— What the task asks —
Which lines below fall between the one containing "addFrame();" and the one containing "for node in"? Repeat them exactly, counting both of those lines, and add nothing else.

— Provided records —

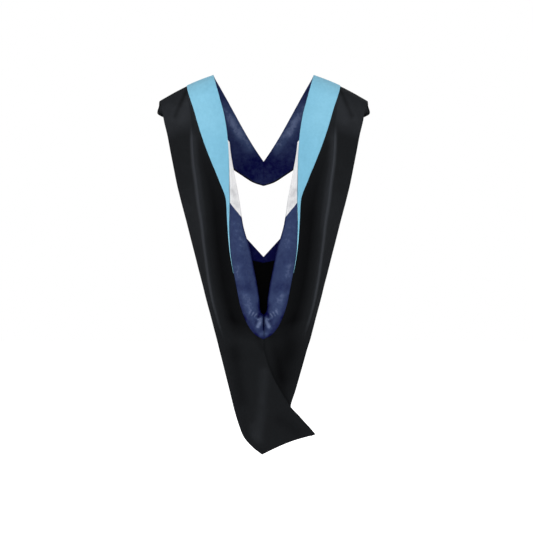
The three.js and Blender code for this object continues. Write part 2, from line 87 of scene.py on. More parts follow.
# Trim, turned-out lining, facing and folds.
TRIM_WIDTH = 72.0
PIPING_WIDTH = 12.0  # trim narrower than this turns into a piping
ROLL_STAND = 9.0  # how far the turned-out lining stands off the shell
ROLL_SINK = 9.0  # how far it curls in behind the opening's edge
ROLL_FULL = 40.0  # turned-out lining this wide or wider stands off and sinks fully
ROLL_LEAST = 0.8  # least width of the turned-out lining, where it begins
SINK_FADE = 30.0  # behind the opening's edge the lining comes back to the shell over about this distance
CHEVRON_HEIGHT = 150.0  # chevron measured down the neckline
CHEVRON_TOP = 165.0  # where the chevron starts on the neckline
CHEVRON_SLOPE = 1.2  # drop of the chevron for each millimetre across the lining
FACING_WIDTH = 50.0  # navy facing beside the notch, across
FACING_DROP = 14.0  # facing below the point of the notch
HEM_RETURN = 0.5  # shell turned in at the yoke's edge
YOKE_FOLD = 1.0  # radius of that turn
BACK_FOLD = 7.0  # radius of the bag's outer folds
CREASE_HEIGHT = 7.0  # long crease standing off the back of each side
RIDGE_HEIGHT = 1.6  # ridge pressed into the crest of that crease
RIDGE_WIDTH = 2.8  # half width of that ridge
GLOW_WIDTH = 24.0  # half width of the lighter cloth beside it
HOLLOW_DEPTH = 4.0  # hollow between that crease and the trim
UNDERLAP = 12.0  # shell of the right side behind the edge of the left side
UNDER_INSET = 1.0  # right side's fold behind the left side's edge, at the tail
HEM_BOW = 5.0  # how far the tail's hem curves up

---

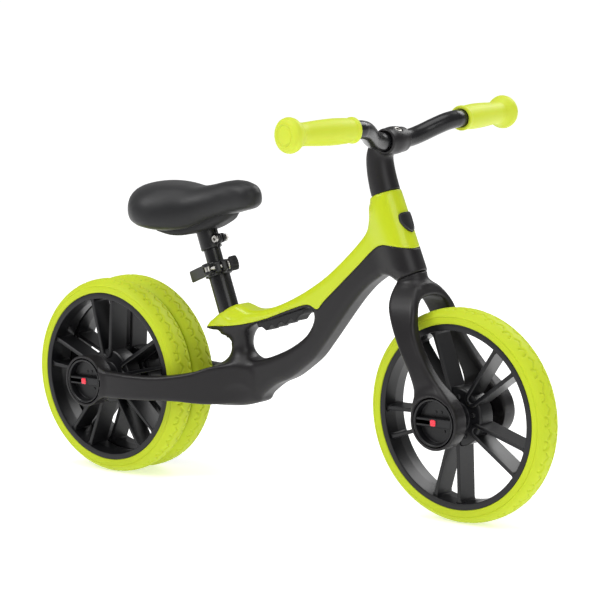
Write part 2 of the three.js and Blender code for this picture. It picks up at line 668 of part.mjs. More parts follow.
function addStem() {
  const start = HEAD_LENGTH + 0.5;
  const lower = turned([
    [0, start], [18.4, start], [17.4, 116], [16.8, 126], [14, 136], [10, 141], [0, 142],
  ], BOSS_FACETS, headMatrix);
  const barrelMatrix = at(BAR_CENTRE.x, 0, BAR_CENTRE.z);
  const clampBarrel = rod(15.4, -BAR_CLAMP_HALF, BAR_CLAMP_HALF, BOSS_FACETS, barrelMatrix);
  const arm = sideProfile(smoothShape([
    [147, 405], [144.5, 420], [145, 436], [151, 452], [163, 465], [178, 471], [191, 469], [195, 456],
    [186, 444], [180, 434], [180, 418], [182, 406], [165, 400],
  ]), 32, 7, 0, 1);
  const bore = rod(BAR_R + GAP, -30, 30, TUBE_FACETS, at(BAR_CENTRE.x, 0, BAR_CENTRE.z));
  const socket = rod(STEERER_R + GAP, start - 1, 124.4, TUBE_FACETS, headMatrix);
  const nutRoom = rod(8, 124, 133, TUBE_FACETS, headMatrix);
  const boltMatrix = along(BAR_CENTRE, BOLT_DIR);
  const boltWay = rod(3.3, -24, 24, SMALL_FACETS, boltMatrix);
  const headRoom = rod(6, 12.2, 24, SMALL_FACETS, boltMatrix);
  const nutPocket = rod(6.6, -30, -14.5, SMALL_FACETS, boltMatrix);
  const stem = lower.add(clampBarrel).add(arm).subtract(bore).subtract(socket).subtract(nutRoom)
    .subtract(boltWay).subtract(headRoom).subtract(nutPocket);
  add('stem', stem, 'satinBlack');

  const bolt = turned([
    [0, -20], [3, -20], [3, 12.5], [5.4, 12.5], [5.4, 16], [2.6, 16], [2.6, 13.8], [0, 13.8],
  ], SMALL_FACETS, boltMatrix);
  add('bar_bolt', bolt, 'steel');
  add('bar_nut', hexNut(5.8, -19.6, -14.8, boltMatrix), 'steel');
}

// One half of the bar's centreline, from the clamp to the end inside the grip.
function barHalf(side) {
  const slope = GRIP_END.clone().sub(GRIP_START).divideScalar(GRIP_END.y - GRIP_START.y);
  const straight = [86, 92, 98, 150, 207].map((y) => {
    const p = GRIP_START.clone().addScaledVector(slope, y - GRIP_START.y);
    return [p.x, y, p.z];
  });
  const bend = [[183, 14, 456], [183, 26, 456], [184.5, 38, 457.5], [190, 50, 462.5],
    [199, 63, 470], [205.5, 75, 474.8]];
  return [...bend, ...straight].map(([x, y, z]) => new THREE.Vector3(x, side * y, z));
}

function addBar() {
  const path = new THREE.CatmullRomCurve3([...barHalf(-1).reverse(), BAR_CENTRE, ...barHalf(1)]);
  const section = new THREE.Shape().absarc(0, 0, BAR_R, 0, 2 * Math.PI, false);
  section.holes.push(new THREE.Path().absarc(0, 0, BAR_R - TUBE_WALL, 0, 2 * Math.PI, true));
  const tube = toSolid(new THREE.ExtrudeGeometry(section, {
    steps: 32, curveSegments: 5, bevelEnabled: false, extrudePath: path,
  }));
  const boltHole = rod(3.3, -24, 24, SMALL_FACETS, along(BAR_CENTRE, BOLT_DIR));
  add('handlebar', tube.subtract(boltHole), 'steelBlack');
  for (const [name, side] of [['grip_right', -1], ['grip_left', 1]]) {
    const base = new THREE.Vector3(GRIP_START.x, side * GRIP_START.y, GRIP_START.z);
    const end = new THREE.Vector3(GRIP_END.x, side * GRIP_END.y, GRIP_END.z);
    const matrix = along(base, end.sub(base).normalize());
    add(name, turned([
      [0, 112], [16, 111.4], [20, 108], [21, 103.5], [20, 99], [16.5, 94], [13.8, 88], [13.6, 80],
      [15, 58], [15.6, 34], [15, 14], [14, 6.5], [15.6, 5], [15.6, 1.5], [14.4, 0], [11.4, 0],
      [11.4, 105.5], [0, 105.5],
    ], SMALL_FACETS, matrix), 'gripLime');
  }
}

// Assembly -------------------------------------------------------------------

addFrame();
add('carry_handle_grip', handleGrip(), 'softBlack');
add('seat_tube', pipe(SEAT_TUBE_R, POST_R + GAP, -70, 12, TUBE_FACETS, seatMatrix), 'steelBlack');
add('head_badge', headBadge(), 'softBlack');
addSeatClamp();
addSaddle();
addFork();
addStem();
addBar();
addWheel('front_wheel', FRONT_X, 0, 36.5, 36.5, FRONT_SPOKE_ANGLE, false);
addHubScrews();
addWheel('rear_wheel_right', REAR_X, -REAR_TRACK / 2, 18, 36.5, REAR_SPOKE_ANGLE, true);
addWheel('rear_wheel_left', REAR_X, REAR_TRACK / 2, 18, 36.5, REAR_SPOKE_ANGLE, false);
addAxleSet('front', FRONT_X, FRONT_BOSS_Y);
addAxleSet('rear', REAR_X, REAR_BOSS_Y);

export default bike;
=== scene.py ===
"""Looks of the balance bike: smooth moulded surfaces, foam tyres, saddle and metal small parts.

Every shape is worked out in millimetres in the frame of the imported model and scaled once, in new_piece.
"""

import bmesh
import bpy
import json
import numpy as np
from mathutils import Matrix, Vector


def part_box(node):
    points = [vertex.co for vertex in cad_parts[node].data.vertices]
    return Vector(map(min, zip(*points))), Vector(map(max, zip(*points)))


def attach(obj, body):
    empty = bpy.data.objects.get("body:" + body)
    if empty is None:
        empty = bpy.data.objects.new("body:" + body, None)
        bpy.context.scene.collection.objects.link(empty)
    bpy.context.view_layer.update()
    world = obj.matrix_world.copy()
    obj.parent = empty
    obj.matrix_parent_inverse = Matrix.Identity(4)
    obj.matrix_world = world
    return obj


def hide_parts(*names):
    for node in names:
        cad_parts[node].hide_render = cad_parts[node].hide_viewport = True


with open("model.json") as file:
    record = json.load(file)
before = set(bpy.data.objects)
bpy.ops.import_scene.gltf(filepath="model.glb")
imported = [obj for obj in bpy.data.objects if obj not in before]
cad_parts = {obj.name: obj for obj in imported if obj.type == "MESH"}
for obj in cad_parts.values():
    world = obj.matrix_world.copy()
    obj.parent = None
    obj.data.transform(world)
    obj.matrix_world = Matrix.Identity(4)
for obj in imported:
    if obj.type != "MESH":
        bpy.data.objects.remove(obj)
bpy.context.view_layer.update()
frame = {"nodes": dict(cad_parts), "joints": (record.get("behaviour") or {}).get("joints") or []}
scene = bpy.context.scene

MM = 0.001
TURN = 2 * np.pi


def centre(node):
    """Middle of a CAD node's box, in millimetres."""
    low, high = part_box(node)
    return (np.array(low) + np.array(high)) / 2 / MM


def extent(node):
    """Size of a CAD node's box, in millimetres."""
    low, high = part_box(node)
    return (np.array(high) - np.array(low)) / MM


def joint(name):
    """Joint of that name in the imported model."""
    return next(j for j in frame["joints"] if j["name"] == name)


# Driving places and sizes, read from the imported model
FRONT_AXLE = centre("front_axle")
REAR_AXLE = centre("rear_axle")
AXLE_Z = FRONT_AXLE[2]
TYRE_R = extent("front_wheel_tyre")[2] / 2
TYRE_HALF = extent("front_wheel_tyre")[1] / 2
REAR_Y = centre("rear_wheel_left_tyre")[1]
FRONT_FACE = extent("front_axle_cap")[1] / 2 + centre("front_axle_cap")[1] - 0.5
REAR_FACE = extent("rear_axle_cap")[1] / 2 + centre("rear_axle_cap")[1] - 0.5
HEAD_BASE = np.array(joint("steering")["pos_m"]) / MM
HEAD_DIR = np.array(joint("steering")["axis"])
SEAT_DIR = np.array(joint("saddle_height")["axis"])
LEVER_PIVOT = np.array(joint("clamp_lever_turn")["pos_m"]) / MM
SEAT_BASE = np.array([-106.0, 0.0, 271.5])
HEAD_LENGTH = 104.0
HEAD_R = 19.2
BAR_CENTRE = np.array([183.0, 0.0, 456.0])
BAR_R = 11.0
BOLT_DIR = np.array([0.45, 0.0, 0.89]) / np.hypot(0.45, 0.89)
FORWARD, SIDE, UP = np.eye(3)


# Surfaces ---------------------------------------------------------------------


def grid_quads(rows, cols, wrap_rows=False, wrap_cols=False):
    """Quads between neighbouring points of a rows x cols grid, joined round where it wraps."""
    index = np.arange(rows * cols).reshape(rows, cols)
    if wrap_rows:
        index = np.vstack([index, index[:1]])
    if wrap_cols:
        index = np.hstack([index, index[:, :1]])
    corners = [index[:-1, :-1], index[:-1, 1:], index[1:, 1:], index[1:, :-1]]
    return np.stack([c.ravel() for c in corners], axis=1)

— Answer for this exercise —
addFrame();
add('carry_handle_grip', handleGrip(), 'softBlack');
add('seat_tube', pipe(SEAT_TUBE_R, POST_R + GAP, -70, 12, TUBE_FACETS, seatMatrix), 'steelBlack');
add('head_badge', headBadge(), 'softBlack');
addSeatClamp();
addSaddle();
addFork();
addStem();
addBar();
addWheel('front_wheel', FRONT_X, 0, 36.5, 36.5, FRONT_SPOKE_ANGLE, false);
addHubScrews();
addWheel('rear_wheel_right', REAR_X, -REAR_TRACK / 2, 18, 36.5, REAR_SPOKE_ANGLE, true);
addWheel('rear_wheel_left', REAR_X, REAR_TRACK / 2, 18, 36.5, REAR_SPOKE_ANGLE, false);
addAxleSet('front', FRONT_X, FRONT_BOSS_Y);
addAxleSet('rear', REAR_X, REAR_BOSS_Y);

export default bike;
=== scene.py ===
"""Looks of the balance bike: smooth moulded surfaces, foam tyres, saddle and metal small parts.

Every shape is worked out in millimetres in the frame of the imported model and scaled once, in new_piece.
"""

import bmesh
import bpy
import json
import numpy as np
from mathutils import Matrix, Vector


def part_box(node):
    points = [vertex.co for vertex in cad_parts[node].data.vertices]
    return Vector(map(min, zip(*points))), Vector(map(max, zip(*points)))


def attach(obj, body):
    empty = bpy.data.objects.get("body:" + body)
    if empty is None:
        empty = bpy.data.objects.new("body:" + body, None)
        bpy.context.scene.collection.objects.link(empty)
    bpy.context.view_layer.update()
    world = obj.matrix_world.copy()
    obj.parent = empty
    obj.matrix_parent_inverse = Matrix.Identity(4)
    obj.matrix_world = world
    return obj


def hide_parts(*names):
    for node in names:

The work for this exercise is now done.